┌────────
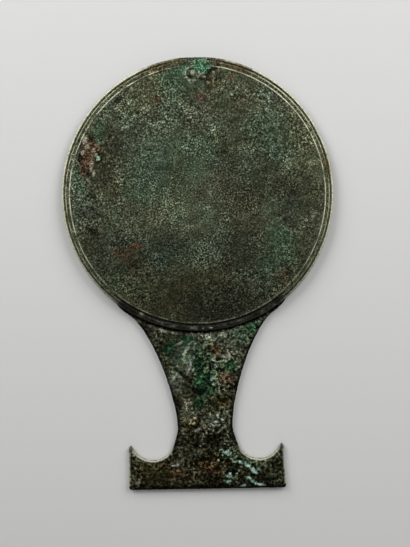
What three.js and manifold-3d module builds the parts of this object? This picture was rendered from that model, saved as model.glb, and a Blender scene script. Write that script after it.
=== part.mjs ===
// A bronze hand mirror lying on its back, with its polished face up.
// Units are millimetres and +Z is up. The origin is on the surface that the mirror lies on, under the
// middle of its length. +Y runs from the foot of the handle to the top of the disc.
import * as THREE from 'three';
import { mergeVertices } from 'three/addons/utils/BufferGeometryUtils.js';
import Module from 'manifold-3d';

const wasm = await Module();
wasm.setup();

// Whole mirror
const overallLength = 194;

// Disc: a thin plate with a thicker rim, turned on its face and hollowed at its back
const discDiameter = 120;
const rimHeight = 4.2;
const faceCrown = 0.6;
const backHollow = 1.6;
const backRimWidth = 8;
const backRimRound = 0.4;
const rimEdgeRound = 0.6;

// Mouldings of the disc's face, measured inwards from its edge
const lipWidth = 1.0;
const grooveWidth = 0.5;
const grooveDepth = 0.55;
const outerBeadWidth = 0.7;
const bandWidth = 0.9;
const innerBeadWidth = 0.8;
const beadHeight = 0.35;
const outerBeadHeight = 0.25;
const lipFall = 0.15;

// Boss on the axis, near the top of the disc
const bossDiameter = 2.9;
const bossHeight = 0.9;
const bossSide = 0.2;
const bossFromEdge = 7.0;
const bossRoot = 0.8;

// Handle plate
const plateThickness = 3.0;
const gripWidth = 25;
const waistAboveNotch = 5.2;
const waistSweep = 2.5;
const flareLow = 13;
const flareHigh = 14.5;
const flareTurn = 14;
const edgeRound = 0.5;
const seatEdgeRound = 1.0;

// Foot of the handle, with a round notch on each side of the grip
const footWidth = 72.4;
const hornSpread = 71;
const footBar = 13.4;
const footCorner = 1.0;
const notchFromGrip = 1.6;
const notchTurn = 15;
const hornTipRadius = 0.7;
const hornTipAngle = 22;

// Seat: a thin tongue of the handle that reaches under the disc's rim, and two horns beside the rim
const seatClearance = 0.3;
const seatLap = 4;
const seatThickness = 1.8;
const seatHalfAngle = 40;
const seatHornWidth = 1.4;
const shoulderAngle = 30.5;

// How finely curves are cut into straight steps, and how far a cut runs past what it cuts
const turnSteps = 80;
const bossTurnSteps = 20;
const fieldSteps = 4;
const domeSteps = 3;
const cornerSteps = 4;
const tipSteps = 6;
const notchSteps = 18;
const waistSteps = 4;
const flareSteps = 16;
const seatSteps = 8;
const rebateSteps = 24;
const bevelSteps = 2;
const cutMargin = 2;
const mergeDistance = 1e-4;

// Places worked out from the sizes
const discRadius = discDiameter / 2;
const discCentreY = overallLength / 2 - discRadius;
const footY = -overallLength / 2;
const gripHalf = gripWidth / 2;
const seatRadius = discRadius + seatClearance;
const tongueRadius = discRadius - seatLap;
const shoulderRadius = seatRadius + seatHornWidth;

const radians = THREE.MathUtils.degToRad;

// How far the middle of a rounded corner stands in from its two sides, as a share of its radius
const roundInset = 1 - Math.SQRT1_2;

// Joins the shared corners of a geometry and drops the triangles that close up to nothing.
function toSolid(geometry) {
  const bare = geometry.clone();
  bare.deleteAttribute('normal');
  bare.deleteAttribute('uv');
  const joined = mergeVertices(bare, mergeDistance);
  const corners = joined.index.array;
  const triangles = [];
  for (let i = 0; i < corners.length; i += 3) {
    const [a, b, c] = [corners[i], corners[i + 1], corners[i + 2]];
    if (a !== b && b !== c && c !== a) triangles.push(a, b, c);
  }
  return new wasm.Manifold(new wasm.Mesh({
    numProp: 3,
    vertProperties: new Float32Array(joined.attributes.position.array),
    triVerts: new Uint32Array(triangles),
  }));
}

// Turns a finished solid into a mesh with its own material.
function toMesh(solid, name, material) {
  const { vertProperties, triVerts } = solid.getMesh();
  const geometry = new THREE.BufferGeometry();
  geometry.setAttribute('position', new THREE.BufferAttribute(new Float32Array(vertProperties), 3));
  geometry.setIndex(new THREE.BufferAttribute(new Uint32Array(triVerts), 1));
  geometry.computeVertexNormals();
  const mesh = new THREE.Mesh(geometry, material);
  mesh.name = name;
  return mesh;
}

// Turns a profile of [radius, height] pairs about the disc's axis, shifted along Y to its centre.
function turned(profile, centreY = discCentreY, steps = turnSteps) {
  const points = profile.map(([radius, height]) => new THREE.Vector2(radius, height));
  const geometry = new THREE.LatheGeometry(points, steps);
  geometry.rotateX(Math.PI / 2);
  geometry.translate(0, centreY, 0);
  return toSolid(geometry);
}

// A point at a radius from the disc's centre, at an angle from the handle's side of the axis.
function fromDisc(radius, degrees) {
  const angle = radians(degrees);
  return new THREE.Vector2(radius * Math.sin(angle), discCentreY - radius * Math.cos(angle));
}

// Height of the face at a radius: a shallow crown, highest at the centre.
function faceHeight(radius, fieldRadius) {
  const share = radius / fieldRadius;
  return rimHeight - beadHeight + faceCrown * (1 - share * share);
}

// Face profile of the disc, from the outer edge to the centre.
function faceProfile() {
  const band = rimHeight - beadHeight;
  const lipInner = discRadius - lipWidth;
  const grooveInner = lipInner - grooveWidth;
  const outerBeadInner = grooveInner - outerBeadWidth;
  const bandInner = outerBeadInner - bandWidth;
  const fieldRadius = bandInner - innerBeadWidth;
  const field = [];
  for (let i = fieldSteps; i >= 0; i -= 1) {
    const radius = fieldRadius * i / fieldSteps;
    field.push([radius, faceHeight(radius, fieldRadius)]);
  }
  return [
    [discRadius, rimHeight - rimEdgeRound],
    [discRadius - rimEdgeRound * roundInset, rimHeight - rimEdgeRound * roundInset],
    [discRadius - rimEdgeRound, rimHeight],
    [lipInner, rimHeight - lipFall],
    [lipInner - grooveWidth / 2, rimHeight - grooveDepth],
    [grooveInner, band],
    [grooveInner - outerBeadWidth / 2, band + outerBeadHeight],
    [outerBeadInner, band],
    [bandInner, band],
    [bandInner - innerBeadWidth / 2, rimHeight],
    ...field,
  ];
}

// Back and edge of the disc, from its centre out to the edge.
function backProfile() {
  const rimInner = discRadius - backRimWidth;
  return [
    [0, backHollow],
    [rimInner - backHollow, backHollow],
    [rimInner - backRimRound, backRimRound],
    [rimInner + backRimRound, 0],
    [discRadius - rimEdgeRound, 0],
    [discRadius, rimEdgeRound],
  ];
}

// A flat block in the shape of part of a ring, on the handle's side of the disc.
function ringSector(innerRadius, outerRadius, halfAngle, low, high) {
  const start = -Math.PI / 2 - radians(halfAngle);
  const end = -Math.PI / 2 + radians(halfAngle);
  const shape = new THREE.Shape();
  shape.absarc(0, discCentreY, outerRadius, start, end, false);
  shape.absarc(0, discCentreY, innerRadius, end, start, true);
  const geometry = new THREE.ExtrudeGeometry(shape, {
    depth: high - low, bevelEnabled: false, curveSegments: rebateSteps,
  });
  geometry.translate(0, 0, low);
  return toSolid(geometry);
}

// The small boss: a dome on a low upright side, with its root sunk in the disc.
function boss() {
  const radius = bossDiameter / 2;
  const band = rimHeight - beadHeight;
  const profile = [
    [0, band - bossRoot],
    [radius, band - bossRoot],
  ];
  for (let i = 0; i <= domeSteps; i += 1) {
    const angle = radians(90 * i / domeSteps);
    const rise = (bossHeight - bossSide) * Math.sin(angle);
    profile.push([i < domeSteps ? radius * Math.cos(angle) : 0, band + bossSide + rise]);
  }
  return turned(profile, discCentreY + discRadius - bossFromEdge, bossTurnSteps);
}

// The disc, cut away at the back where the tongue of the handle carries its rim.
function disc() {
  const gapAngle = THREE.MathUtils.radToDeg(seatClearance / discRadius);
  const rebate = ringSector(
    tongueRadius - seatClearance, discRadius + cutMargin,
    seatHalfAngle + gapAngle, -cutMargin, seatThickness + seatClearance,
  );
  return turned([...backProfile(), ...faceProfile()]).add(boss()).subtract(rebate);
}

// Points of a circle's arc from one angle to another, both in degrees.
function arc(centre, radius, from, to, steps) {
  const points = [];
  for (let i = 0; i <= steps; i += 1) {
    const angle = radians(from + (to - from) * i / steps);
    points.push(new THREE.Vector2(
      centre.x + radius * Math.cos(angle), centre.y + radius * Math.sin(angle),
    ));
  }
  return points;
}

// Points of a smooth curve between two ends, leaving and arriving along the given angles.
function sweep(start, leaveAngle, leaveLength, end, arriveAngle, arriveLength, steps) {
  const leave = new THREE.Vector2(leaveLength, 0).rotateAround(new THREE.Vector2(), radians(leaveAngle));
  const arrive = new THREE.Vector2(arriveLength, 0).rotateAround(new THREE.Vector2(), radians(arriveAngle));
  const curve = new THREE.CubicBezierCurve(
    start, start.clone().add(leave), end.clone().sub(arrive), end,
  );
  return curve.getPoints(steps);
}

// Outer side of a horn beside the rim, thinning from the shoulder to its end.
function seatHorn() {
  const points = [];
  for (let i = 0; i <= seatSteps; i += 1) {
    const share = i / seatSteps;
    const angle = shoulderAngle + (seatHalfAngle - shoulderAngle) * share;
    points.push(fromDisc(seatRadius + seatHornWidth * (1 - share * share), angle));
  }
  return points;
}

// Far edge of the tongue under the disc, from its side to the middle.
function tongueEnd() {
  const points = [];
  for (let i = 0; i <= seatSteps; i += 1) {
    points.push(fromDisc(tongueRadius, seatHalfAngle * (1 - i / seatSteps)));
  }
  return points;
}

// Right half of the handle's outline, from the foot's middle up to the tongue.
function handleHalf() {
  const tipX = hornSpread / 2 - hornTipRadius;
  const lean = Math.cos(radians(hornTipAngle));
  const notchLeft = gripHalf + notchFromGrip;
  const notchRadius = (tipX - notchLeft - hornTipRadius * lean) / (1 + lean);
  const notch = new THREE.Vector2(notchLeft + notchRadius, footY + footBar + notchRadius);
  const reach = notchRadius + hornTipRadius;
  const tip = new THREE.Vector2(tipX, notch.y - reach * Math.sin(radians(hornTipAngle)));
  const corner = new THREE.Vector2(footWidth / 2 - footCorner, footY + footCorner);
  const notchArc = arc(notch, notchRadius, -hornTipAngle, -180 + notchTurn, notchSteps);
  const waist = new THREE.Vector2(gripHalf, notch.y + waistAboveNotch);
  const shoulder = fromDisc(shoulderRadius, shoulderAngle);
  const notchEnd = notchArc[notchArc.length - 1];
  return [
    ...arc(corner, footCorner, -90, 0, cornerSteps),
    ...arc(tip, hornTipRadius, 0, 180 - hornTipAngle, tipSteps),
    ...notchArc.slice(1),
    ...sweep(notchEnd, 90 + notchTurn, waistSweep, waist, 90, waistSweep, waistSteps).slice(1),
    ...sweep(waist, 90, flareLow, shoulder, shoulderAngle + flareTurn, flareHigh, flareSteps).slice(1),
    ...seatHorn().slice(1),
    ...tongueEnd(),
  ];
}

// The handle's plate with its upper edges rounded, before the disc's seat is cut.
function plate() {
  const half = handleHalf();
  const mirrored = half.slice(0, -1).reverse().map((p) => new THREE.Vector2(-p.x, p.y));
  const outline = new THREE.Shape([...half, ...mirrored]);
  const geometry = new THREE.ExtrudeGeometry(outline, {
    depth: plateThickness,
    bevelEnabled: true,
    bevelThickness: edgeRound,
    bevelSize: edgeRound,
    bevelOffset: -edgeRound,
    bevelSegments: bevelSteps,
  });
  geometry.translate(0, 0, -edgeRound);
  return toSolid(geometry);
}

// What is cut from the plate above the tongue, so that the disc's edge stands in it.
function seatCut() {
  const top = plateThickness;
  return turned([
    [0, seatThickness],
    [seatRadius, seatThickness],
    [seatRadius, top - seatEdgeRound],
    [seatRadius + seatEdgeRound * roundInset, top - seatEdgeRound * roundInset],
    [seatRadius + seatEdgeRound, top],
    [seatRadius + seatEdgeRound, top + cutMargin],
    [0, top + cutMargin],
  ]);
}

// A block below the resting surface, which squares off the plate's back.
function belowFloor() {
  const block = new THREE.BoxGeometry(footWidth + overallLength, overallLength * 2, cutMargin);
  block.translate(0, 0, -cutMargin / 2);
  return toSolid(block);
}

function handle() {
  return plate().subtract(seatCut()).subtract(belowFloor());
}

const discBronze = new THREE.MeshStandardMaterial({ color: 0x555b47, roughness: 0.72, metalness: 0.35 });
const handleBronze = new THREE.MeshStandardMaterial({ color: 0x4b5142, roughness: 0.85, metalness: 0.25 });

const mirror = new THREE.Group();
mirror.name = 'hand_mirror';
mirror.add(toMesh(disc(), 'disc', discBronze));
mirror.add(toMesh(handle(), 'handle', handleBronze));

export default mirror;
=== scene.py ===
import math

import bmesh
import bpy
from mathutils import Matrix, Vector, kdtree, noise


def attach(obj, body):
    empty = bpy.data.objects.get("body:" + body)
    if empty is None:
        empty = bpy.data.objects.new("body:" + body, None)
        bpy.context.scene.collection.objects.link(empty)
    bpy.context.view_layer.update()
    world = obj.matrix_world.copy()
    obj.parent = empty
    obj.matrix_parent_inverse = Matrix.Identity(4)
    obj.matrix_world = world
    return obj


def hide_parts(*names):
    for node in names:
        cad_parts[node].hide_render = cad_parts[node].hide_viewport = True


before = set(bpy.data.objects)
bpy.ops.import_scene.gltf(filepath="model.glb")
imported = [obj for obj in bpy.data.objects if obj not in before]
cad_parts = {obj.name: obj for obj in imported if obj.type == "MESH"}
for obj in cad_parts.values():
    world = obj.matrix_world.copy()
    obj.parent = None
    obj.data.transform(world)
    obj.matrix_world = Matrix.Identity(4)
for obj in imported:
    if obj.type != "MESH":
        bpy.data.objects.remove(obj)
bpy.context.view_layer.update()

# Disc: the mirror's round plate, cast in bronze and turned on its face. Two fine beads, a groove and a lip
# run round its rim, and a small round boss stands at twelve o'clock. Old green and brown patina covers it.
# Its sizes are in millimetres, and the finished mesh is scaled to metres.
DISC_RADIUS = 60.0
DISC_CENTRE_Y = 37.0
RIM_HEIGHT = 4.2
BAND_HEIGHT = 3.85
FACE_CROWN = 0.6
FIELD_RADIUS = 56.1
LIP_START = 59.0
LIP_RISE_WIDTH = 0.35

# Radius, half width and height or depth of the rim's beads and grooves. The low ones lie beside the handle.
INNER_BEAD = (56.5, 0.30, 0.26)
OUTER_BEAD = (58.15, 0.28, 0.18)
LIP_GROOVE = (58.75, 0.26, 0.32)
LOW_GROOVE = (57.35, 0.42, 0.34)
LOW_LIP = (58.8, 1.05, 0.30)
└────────
┌────────
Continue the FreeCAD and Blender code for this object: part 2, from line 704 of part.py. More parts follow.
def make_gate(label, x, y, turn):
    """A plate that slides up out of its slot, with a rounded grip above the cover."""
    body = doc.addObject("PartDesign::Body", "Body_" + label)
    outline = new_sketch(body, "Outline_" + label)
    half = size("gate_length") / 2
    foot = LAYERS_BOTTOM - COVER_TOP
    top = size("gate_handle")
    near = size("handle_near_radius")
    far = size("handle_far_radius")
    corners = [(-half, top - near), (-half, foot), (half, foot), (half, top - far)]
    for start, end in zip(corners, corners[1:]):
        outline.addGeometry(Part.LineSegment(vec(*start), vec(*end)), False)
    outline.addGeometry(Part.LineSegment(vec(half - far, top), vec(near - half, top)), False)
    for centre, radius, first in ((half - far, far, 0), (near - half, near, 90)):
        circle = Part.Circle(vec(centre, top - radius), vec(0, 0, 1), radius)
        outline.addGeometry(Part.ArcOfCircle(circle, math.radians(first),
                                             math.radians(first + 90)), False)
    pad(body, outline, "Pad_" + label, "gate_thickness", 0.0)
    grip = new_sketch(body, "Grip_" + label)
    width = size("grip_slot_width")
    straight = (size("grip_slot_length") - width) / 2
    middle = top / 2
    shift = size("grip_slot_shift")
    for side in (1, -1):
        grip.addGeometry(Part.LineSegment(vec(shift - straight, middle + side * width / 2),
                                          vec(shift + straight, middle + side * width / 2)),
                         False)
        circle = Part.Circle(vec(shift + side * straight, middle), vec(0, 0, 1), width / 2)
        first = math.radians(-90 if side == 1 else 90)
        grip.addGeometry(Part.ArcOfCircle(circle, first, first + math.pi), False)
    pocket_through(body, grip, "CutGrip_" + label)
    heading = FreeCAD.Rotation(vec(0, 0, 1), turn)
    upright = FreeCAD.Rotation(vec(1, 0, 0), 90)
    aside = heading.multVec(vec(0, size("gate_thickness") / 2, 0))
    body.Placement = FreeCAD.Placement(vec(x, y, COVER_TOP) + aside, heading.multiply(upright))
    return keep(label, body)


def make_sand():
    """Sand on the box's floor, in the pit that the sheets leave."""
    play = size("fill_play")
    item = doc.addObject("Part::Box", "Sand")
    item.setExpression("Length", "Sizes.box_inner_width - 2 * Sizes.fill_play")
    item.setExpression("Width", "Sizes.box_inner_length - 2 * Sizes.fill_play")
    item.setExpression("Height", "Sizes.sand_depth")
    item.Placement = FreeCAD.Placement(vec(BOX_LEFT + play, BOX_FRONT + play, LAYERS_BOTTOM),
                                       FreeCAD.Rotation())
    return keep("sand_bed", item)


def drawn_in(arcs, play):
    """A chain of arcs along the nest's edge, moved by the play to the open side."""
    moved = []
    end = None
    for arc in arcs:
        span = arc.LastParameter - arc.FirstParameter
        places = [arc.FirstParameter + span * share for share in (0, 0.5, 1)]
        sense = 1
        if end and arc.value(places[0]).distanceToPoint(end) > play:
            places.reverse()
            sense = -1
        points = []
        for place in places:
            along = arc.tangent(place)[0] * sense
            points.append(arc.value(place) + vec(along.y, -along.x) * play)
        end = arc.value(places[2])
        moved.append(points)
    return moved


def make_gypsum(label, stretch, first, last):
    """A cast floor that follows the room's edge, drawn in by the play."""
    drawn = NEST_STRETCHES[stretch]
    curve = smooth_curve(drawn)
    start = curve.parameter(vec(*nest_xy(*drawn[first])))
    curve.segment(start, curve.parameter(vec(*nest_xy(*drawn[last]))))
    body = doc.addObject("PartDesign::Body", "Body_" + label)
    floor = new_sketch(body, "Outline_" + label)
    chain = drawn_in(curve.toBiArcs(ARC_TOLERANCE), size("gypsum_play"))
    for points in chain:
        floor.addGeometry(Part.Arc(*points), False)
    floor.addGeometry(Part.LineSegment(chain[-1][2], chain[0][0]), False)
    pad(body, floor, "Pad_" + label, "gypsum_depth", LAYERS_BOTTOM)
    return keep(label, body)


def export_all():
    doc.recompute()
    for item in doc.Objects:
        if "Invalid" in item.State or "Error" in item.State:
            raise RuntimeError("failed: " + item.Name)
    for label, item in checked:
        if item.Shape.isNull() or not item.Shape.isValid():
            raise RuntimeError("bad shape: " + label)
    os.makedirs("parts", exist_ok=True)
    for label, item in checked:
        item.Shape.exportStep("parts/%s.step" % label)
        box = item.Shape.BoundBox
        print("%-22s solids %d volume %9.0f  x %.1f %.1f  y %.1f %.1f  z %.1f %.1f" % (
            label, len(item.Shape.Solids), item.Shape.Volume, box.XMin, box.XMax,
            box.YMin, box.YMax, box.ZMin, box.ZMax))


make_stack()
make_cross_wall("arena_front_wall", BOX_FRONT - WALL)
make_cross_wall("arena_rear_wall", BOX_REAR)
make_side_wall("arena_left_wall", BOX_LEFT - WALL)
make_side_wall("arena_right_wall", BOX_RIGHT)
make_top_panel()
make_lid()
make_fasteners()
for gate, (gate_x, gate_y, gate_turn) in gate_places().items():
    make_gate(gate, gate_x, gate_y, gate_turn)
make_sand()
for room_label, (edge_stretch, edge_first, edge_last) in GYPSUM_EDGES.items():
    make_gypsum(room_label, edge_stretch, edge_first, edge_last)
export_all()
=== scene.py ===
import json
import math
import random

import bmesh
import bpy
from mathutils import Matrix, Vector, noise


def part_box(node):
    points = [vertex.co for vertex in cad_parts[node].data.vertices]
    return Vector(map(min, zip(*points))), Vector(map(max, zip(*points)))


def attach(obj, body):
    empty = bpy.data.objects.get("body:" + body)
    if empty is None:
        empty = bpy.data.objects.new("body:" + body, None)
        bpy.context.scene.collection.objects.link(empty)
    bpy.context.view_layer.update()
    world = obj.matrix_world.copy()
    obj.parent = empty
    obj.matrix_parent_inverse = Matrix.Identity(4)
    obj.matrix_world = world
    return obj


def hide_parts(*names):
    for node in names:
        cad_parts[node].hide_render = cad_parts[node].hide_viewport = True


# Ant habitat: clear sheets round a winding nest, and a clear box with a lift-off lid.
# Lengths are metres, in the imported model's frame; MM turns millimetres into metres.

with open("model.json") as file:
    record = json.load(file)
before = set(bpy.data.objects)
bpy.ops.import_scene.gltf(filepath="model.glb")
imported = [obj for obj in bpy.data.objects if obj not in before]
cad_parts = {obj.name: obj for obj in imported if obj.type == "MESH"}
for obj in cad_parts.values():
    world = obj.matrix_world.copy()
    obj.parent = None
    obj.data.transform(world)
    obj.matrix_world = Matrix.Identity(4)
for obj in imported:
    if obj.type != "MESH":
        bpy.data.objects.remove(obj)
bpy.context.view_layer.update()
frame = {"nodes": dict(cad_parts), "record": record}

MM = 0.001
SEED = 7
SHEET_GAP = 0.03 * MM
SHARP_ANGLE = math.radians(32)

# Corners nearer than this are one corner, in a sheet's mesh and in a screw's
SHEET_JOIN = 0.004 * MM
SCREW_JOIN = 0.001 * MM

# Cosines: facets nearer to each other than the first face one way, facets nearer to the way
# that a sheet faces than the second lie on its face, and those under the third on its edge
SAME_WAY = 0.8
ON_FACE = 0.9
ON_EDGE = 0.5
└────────
Proceeding from the line containing "What three.js and" through the line containing "const hornTipAngle = 22;", transcribe the lines above exactly, both end lines included.

What three.js and manifold-3d module builds the parts of this object? This picture was rendered from that model, saved as model.glb, and a Blender scene script. Write that script after it.
=== part.mjs ===
// A bronze hand mirror lying on its back, with its polished face up.
// Units are millimetres and +Z is up. The origin is on the surface that the mirror lies on, under the
// middle of its length. +Y runs from the foot of the handle to the top of the disc.
import * as THREE from 'three';
import { mergeVertices } from 'three/addons/utils/BufferGeometryUtils.js';
import Module from 'manifold-3d';

const wasm = await Module();
wasm.setup();

// Whole mirror
const overallLength = 194;

// Disc: a thin plate with a thicker rim, turned on its face and hollowed at its back
const discDiameter = 120;
const rimHeight = 4.2;
const faceCrown = 0.6;
const backHollow = 1.6;
const backRimWidth = 8;
const backRimRound = 0.4;
const rimEdgeRound = 0.6;

// Mouldings of the disc's face, measured inwards from its edge
const lipWidth = 1.0;
const grooveWidth = 0.5;
const grooveDepth = 0.55;
const outerBeadWidth = 0.7;
const bandWidth = 0.9;
const innerBeadWidth = 0.8;
const beadHeight = 0.35;
const outerBeadHeight = 0.25;
const lipFall = 0.15;

// Boss on the axis, near the top of the disc
const bossDiameter = 2.9;
const bossHeight = 0.9;
const bossSide = 0.2;
const bossFromEdge = 7.0;
const bossRoot = 0.8;

// Handle plate
const plateThickness = 3.0;
const gripWidth = 25;
const waistAboveNotch = 5.2;
const waistSweep = 2.5;
const flareLow = 13;
const flareHigh = 14.5;
const flareTurn = 14;
const edgeRound = 0.5;
const seatEdgeRound = 1.0;

// Foot of the handle, with a round notch on each side of the grip
const footWidth = 72.4;
const hornSpread = 71;
const footBar = 13.4;
const footCorner = 1.0;
const notchFromGrip = 1.6;
const notchTurn = 15;
const hornTipRadius = 0.7;
const hornTipAngle = 22;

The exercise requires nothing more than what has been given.